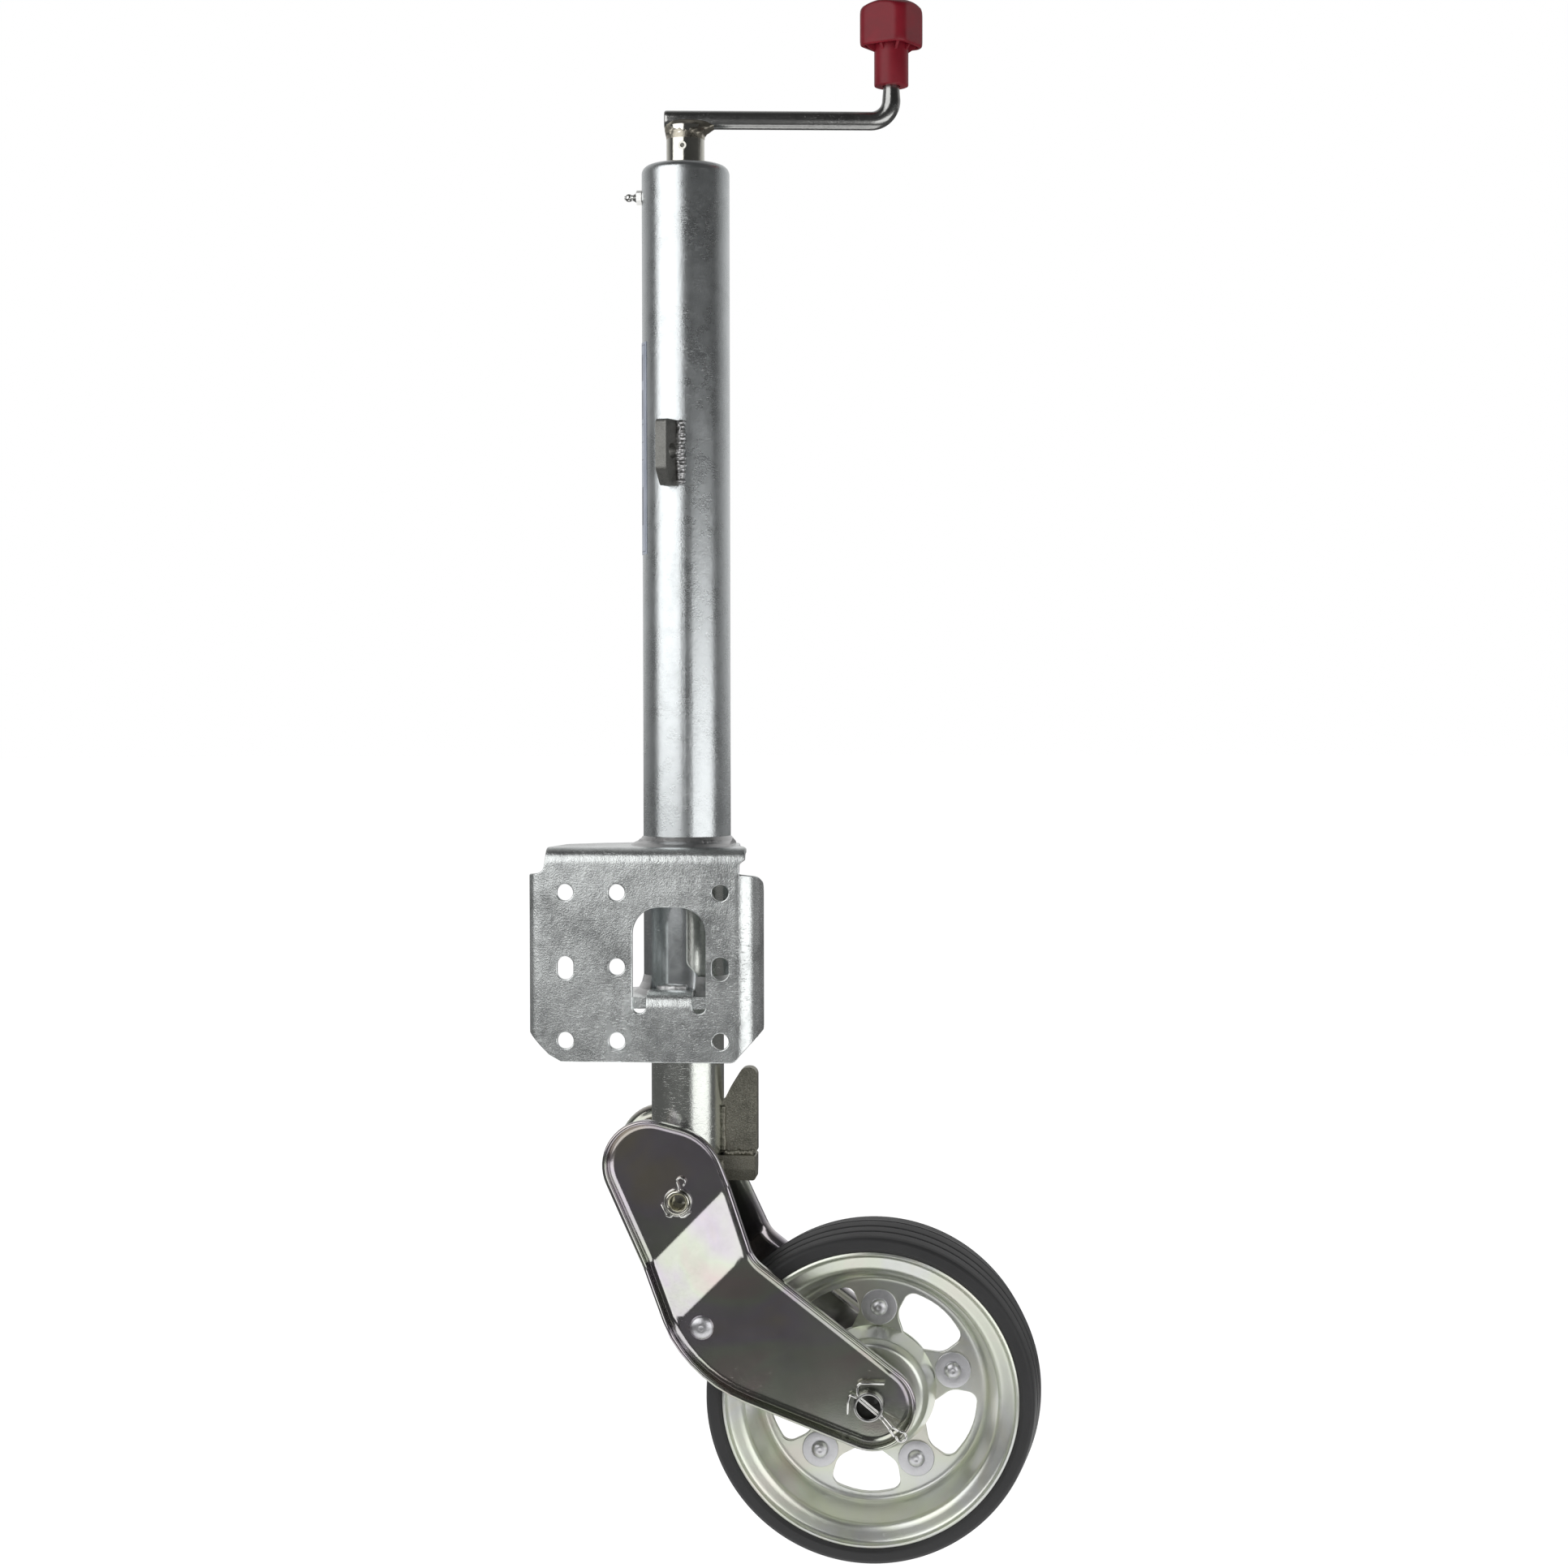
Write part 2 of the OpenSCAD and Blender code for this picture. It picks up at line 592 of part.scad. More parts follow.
fork_outline = [
  [6.5, 131.2, 100], [140.9, 79.6, 28.5], [170.1, 121.8, 28.5], [51.6, 213.1, 24],
  [19.6, 293.6, 40], [-76.7, 317.6, 31]
];
module fork_prism(d) along_y(0, 80) polygon(soft(fork_outline, d));
module joggled(up_in, low_in, up_out, low_out) {
  at_pivot() rotate([0, fold_dir, 0]) translate([0, 0, -150]) linear_extrude(300) polygon([
    [-120, up_in], [joggle_a, up_in], [joggle_b, low_in], [260, low_in],
    [260, low_out], [joggle_b, low_out], [joggle_a, up_out], [-120, up_out]
  ]);
}
module fork_plate() {
  difference() {
    union() {
      intersection() {
        fork_prism(0);
        joggled(fork_in_up, fork_in_low, fork_in_up + fork_t, fork_in_low + fork_t);
      }
      difference() {
        intersection() {
          fork_prism(0);
          joggled(fork_in_up, fork_in_low, fork_in_up + fork_t + rim_h, fork_in_low + fork_t + rim_h);
        }
        fork_prism(fork_t);
      }
    }
    at_pivot() cyl_y(pivot_r, -5, 90);
    at_wheel() cyl_y(axle_r, -5, 90);
    translate([stop_x, 0, stop_z]) cyl_y(stop_r, -5, 90);
  }
}
module fork_plate_front() color([0.4, 0.4, 0.38]) place() mirror([0, 1, 0]) fork_plate();
module fork_plate_rear() color([0.4, 0.4, 0.38]) place() fork_plate();

module pivot_pin() {
  l = fork_in_up + fork_t + 4;
  color([0.7, 0.68, 0.6]) place() at_pivot() difference() {
    cyl_y(pivot_r, -l, l);
    for (s = [-1, 1]) cyl_y(5.2, s > 0 ? 12 : -l - 1, s > 0 ? l + 1 : -12);
    for (s = [0, 1]) mirror([0, s, 0]) translate([0, -l + 2.2, 0]) rotate([90, 0, 0])
      cylinder(r1 = 5.2, r2 = 7.6, h = 2.3);
  }
}

// spring ring round the pin's end, with its loop and bent legs
module clip_shape(y) {
  translate([0, y, 0]) {
    rotate([90, 0, 0]) rotate_extrude($fn = 48) translate([9, 0]) circle(r = 0.95, $fn = 16);
    bar([1.1, 0, 9.95], [1.3, 0, 11.5], 0.8);
    translate([1.4, sign(y) * 1.3, 15.4]) rotate([90, 0, 35]) rotate_extrude($fn = 32) translate([3, 0]) circle(r = 0.85, $fn = 16);
    wire([[-1.6, 0, -10.9], [-5.4, 0, -11.3], [-11.4, 0, -2.2]], 0.8);
    wire([[1.6, 0, -10.9], [5, 0, -11.5], [11.4, 0, -6.4]], 0.8);
  }
}
module pivot_clips() {
  y = fork_in_up + fork_t + 1.6;
  color([0.8, 0.8, 0.76]) place() at_pivot() {
    clip_shape(-y);
    clip_shape(y);
  }
}

module stop_pin() {
  y = fork_in_low + fork_t;
  color([0.65, 0.65, 0.6]) place() translate([stop_x, 0, stop_z]) {
    cyl_y(stop_r, -y, y);
    for (s = [0, 1]) mirror([0, s, 0]) intersection() {
      translate([0, -y + 5.2, 0]) sphere(r = 9.2);
      cyl_y(12, -y - 10, -y);
    }
  }
}

module axle_tube() {
  color([0.35, 0.35, 0.33]) place() at_wheel() difference() {
    cyl_y(axle_r, -57.5, 57.5);
    for (s = [-1, 1]) cyl_y(8, s > 0 ? 20 : -60, s > 0 ? 60 : -20);
    for (y = [-54, 54]) translate([0, y, 0]) rotate([0, 132, 0])
      cylinder(r = 3, h = 60, center = true, $fn = 32);
  }
}
// split pin through the axle end: double shank, eye below right, legs bent at the other side
module cotter_shape(y) {
  a = -42;
  u = [cos(a), 0, sin(a)];
  w = [-sin(a), 0, cos(a)];
  o = [0, sign(y) * 6.6, 0];
  translate([0, y, 0]) {
    for (s = [-1, 1])
      wire([u * -11.2 + w * 1.45 * s, u * 12.6 + w * 1.45 * s, u * 21.5 + o + w * 1.45 * s,
        u * 24.4 + o + w * 1.45 * s], 1.4);
    translate(u * 28 + o) rotate([90, 0, 0]) rotate_extrude($fn = 32) translate([3.6, 0])
      circle(r = 1.3, $fn = 16);
    wire([u * -11 + w * 1.45, [-5.6, 0, 15.6], [10.6, 0, 16.2]], 1.4);
    wire([u * -11 - w * 1.45, [-12.6, 0, 6.6], [-14.2, 0, -5.4]], 1.4);
  }
}
module axle_cotters() {
  color([0.8, 0.8, 0.78]) place() at_wheel() {
    cotter_shape(-54);
    cotter_shape(54);
  }
}
module axle_washers() {
  color([0.6, 0.6, 0.6]) place() at_wheel() for (s = [0, 1]) mirror([0, s, 0]) difference() {
    cyl_y(16, -fork_in_low, -fork_in_low + 1.4);
    cyl_y(axle_r, -60, 0);
  }
}

// ---------- wheel ----------

half_w = tyre_w / 2;
rim_in = [
  [15, -2.5], [73, -2.5], [76.6, -3.8], [79, -7.5], [85.6, -28], [87.6, -32.2], [90.6, -34.2],
  [95.4, -35.2], [97.4, -36.6], [98.2, -38.6]
];
rim_out = [
  [100.6, -38.2], [99, -34.6], [96, -32.8], [91.4, -31.8], [89.8, -30.2], [88, -27], [81.4, -6.4],
  [79, -2], [76, 0], [15, 0]
];
tread = [
  [100.6, -38.2], [103, -half_w + 0.3], [108.4, -half_w], [110.4, -half_w + 1.4],
  [111.2, -half_w + 5], [112.2, -27], [110.4, -27], [110.4, -25], [112.5, -25], [113.5, -14.5],
  [111.5, -14.5], [111.5, -12.5], [113.8, -12.5], [wheel_r, -1], [112, -1]
];
function flip(P) = [for (i = [len(P) - 1 : -1 : 0]) [P[i][0], -P[i][1]]];

module tyre() {
  color([0.06, 0.06, 0.065]) place() at_wheel() about_y()
    polygon(concat(tread, flip(tread), [for (i = [1 : 7]) [rim_out[i][0], -rim_out[i][1]]],
      [for (i = [7 : -1 : 1]) rim_out[i]]));
}

function pol(r, a, c) = [r * cos(a), r * sin(a), c];
module rim_window() linear_extrude(60, center = true) polygon(soft([
  pol(71.5, -20, 7), pol(74.6, 0, 50), pol(71.5, 20, 7), pol(54, 22.5, 12), pol(41.5, 9, 10),
  pol(41.5, -9, 10), pol(54, -22.5, 12)
]));
module rim_half(profile) difference() {
  about_y() polygon(profile);
  for (i = [0 : rivets - 1]) rotate([90, 0, 0]) rotate([0, 0, rivet_at + (i + 0.5) * 360 / rivets])
    rim_window();
  for (i = [0 : rivets - 1]) rotate([90, 0, 0]) rotate([0, 0, rivet_at + i * 360 / rivets])
    translate([rivet_c, 0, 0]) cylinder(r = 4, h = 20, center = true, $fn = 32);
}
module rim_front() color([0.72, 0.74, 0.66]) place() at_wheel() rim_half(concat(rim_in, rim_out));
module rim_rear() {
  color([0.72, 0.74, 0.66]) place() at_wheel() mirror([0, 1, 0]) rim_half(concat(rim_in, rim_out));
}
module at_rivets() rotate([90, 0, 0]) for (i = [0 : rivets - 1])
  rotate([0, 0, rivet_at + i * 360 / rivets]) translate([rivet_c, 0, 0]) children();
module rim_rivets() {
  color([0.75, 0.76, 0.78]) place() at_wheel() at_rivets() {
    cylinder(r = 4, h = 8, center = true);
    for (s = [0, 1]) mirror([0, 0, s]) translate([0, 0, 4]) intersection() {
      cylinder(r = 6, h = 5);
      translate([0, 0, -2.2]) sphere(r = 6.4);
    }
  }
}
module rivet_washers() {
  color([0.7, 0.7, 0.74]) place() at_wheel() at_rivets() for (s = [0, 1]) mirror([0, 0, s])
    difference() {
      translate([0, 0, 2.5]) cylinder(r = 12.4, h = 1.5);
      cylinder(r = 4, h = 9);
    }
}
module hub_tube() {
  color([0.6, 0.62, 0.55]) place() at_wheel() difference() {
    cyl_y(15, -42.5, 42.5);
    cyl_y(12, -60, 60);
  }
}
module hub_bushes() {
  color([0.1, 0.1, 0.1]) place() at_wheel() for (s = [0, 1]) mirror([0, s, 0]) difference() {
    union() {
      cyl_y(12, -42.5, -14);
      cyl_y(15, -44.4, -42.5);
    }
    cyl_y(axle_r + fit_gap, -60, 0);
  }
}
cup = [
  [15, -24], [31, -24], [34.6, -22.6], [36.6, -19.4], [41, -2.5], [43.6, -2.5], [38.9, -20.4],
  [36.4, -24.6], [31.6, -26.4], [15, -26.4]
];
module hub_cup_front() color([0.72, 0.72, 0.66]) place() at_wheel() about_y() polygon(cup);
module hub_cup_rear() color([0.72, 0.72, 0.66]) place() at_wheel() about_y() polygon(flip(cup));

outer_tube();
bearing_cap();
race_upper();
thrust_balls();
mounting_plate();
lower_gusset();
bracket_welds();
safety_lug();
lug_weld();
grease_nipple();
rating_label();
crank_arm();
crank_socket();
crank_weld();
socket_pin();
screw_spindle();
spindle_collar();
race_lower();
spindle_stop();
stop_cotter();
grip_knob();
lift_nut();
nut_washer();
inner_tube();
snap_ring();
guide_fin();
stop_block();
fin_weld();
pivot_bush();
stop_foot();
fork_plate_front();
fork_plate_rear();
pivot_pin();
pivot_clips();
stop_pin();
axle_tube();
axle_cotters();
axle_washers();
tyre();
rim_front();
rim_rear();
rim_rivets();
rivet_washers();
hub_tube();
hub_bushes();
hub_cup_front();
hub_cup_rear();
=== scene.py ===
import math

import bmesh
import bpy
import numpy as np
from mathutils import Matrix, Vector, noise
from mathutils.geometry import delaunay_2d_cdt


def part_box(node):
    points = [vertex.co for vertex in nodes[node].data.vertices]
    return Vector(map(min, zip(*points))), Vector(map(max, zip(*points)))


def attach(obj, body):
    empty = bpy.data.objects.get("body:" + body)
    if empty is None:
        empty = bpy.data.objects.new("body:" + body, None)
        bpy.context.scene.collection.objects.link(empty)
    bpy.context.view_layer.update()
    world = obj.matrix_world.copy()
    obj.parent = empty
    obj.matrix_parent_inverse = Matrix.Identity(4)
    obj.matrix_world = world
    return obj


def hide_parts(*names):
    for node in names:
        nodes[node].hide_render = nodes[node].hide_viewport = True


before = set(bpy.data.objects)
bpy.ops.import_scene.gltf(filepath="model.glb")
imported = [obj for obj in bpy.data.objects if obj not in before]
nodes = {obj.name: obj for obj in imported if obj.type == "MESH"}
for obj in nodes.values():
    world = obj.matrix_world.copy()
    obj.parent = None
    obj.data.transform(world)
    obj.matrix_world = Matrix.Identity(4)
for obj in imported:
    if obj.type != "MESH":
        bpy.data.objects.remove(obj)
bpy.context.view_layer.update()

MM = 0.001
QUART = math.pi / 2


def centre(name):
    lo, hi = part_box(name)
    return (lo + hi) / 2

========

#### [What this task involves]
Provide an exact reproduction of only those lines that start at the line containing "outer_tube();" and end at the line containing "obj.matrix_world = Matrix.Identity(4)", inclusive.

#### [Finished answer]
outer_tube();
bearing_cap();
race_upper();
thrust_balls();
mounting_plate();
lower_gusset();
bracket_welds();
safety_lug();
lug_weld();
grease_nipple();
rating_label();
crank_arm();
crank_socket();
crank_weld();
socket_pin();
screw_spindle();
spindle_collar();
race_lower();
spindle_stop();
stop_cotter();
grip_knob();
lift_nut();
nut_washer();
inner_tube();
snap_ring();
guide_fin();
stop_block();
fin_weld();
pivot_bush();
stop_foot();
fork_plate_front();
fork_plate_rear();
pivot_pin();
pivot_clips();
stop_pin();
axle_tube();
axle_cotters();
axle_washers();
tyre();
rim_front();
rim_rear();
rim_rivets();
rivet_washers();
hub_tube();
hub_bushes();
hub_cup_front();
hub_cup_rear();
=== scene.py ===
import math

import bmesh
import bpy
import numpy as np
from mathutils import Matrix, Vector, noise
from mathutils.geometry import delaunay_2d_cdt


def part_box(node):
    points = [vertex.co for vertex in nodes[node].data.vertices]
    return Vector(map(min, zip(*points))), Vector(map(max, zip(*points)))


def attach(obj, body):
    empty = bpy.data.objects.get("body:" + body)
    if empty is None:
        empty = bpy.data.objects.new("body:" + body, None)
        bpy.context.scene.collection.objects.link(empty)
    bpy.context.view_layer.update()
    world = obj.matrix_world.copy()
    obj.parent = empty
    obj.matrix_parent_inverse = Matrix.Identity(4)
    obj.matrix_world = world
    return obj


def hide_parts(*names):
    for node in names:
        nodes[node].hide_render = nodes[node].hide_viewport = True


before = set(bpy.data.objects)
bpy.ops.import_scene.gltf(filepath="model.glb")
imported = [obj for obj in bpy.data.objects if obj not in before]
nodes = {obj.name: obj for obj in imported if obj.type == "MESH"}
for obj in nodes.values():
    world = obj.matrix_world.copy()
    obj.parent = None
    obj.data.transform(world)
    obj.matrix_world = Matrix.Identity(4)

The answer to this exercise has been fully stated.